Daniela, a young schoolteacher who prefers not to give her last name, says that using the schools to promote an ideology “is normal” and adds that the teachers are trained to “include elements in every class that develop the students politically.” In her classroom she talks to them “about socialism, the Revolution, and all the past history that none of them have experienced.”

By hiring private teachers and tutors, many families not only try to improve the academic performance of their children, but also to reduce the level of ideology in the teaching. “I’ve spoken with the math teacher who comes here to the house,” says Claudia’s grandmother, “so that the math problems don’t keep putting political examples in front of the child.”

In one of last year’s schoolbooks, the student solved an arithmetic word problem that said, “If Rene Gonzales, one of the Five Heroes, was sentenced to prison in 2001 and released in 2011, how many years did he spend in jail?”

“We give her a lot of fantasies, fairy tales, and craft books to read, to offset what she receives in school,” says her grandmother.

Claudia dreams of becoming a lawyer someday, but her parents are more concerned with the present. “We fear she will become someone who shouts slogans and lose this desire to debate and search for the truth that we teach at home,” explains her mother. “I have a dilemma,” she confesses, “I know that we are raising her to cause trouble for herself.”

As the children advance to the higher grades, ideology becomes even more present. Leo studies technology in Pinar del Rio where, a few weeks ago, the teacher lashed out against a dissident. He called him a “millionaire, traitor and enemy of the country,” although he didn’t know that Leo knew the man through his family. The young man stood up in the middle of the classroom and shouted that it was all lies. When he told his parents, they supported him, but this is an isolated case.

As a general rule, teenagers listen passively to the political harangues delivered in the classroom and their families call on them not to contradict the official discourse. “I warn him to say yes to everything they tell him, because why set himself apart?” says Layren Lopez, the mother of seven-year-old Harold who already knows how to read and write. “This is nearing its end,” says the woman.

Recently, Harold’s parents obtained Spanish nationality, through the so-called Spanish Law of Grandchildren. “I have a contact who will help me to enroll the boy in the school for children of diplomats,” says the mother.
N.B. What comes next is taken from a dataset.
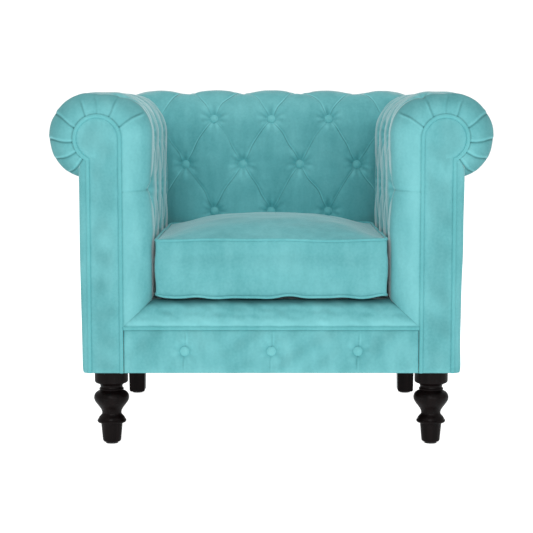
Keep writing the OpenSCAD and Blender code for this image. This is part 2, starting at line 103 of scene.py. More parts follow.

The school, in an exclusive area of Havana’s Playa district, has its own curriculum, which in no way resembles the education system on the island.

“We will have to pay tuition in convertible pesos and his grandmother will take him there in the car, because it’s a long way from us. But there he will not have to say Viva Fidel!” says the relieved Lopez, who receives financial support from her father, who lives in Barcelona, to avoid what he calls “the brainwashing of the child.”

Ideology reaches its highest levels in the teaching of history. At the Tenth Congress of the Young Communists Union (UJC), several delegates called for teaching the subject “creatively, in order to make the class ideal place to promote patriotic and revolutionary sentiments,” and, in particular, to develop youth leaders for the organization who are well trained “politically and ideologically.”

Classes on national history do not support nuances. The Cuban Republic was not sovereign and was “corrupt”; José Marti is the “intellectual author” of the assault on the Moncada barracks; the armed struggle in the Sierra Maestra is “a continuation of the wars of independence” and, “before 1959, children in Cuba had no schools or shoes.” Deviating from the script could result in a note of disapproval.

*Translator’s note: Moncadistas refers to those who launched a failed assault on Santiago de Cuba’s Moncada Army Barracks on 26 June 1953, generally considered the start of the Revolution.